At Belly, we run Cloudera’s distribution of Hadoop on dedicated servers. While most of our infrastructure runs on Amazon Web Services, dedicated servers give us much better network, disk, and CPU performance per dollar. However, we do lose the ability to quickly scale up or down our Hadoop infrastructure while on dedicated servers.

Data is loaded into our Hadoop infrastructure using Fluentd, which is an open-source tool for collecting and aggregating JSON logs. In addition to writing our data to Hadoop, Fluentd is also configured to write our data to Amazon S3 for archiving/backup and to RabbitMQ for real-time streaming of event data.

Most of Belly’s employees interact with our Hadoop Infrastructure via Cloudera Hue, which is a Web UI for Hadoop. Beeswax is a tool within Hue for interacting with Hive and allows users to run queries, save and edit queries, view query results, and view table metadata.

The Missing Puzzle Piece

While Hive and Beeswax are great for doing one-off queries into our data, we wanted a simple way for any employee to run a Hive query on a schedule - hourly, daily, or weekly. Existing tools like Apache Oozie and Airbnb’s Chronos are either too complicated or overkill for this task. We wanted a UI for scheduling queries that was immediately familiar to all of our users and their broad range of experience levels.

We wrote Hive Runner to fill this gap. Hive Runner is a python script that pulls saved queries from Beeswax, runs the queries on Hive, and stores the results in Memcache. Other tools of ours can then get the results from Memcache instantly without having to wait for a Hive query to run. Any employee can set up a scheduled query by simply making a saved query in Beeswax and naming the query starting with _hourly, _daily, or _weekly. We have three cron jobs scheduled at those intervals to run Hive Runner.

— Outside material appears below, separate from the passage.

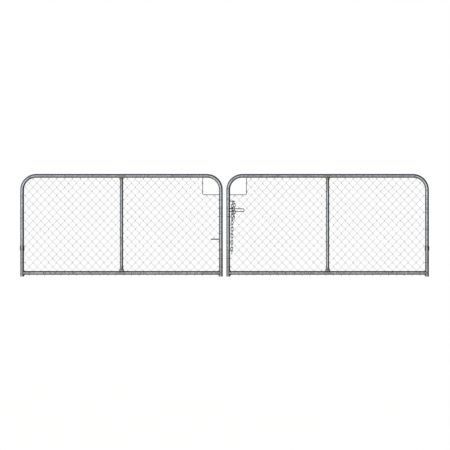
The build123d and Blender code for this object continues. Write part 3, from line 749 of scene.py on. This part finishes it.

We also have an internal tool that standardizes the creation of custom D3 charts to visually convey a large set of data. These dashboards visualize our data to tell a complete story for a product. The data set for these charts is easily retrieved from the Memcache store without the need for a system engineer or back-end developer to do any more configuration. Hive Runner makes the data available for any client to consume.

Using Hive Runner

Requirements

Python 2.7
Cloudera Beeswax: Beeswax, which is a part of Cloudera Hue, must be using a MySQL Database for its storage, rather than SQLite.
HiveServer: You must be running HiveServer version 1. Note that Cloudera’s Hadoop distribution only ships with version 2. You can easily install version 1 using Cloudera’s package repositories.
Memcached: You must have Memcached running somewhere.
Pip: Pip is used for Python package dependency.

Installation

Optionally, create a VirtualEnv: virtualenv environment-name
Optionally, use your VirtualEnv: source environment-name/bin/activate
Install Hive Runner via pip: pip install hiverunner

Usage

Hive Runner has flexible parameters. Available options can be seen by running hiverunner --help.

For example, to run all queries in Beeswax prepended with _hourly and caching the results in memcache:

hiverunner --hourly \
--mysql-host mysql01.example.com \
--mysql-database beeswax \
--mysql-user hue \
--mysql-password secret \
--hive-host hive01.example.com \
--memcache-host cache01.example.com

You can run the same command for all queries prepended with _weekly simply by changing the hourly parameter to weekly:

hiverunner --weekly \
--mysql-host mysql01.example.com \
--mysql-database beeswax \
--mysql-user hue \
--mysql-password secret \
--hive-host hive01.example.com \
--memcache-host cache01.example.com

If you find that you need to run custom named queries or only a single query the custom parameter makes this easy. Simply provide the name of the query that must be run.

For example, to run a single query regardless of the prepended time-focused demarcation:

hiverunner --custom _daily_custom_query \
--mysql-host mysql01.example.com \
--mysql-database beeswax \
--mysql-user hue \
--mysql-password secret \
--hive-host hive01.example.com \
--memcache-host cache01.example.com

This format makes it easy to schedule cron jobs.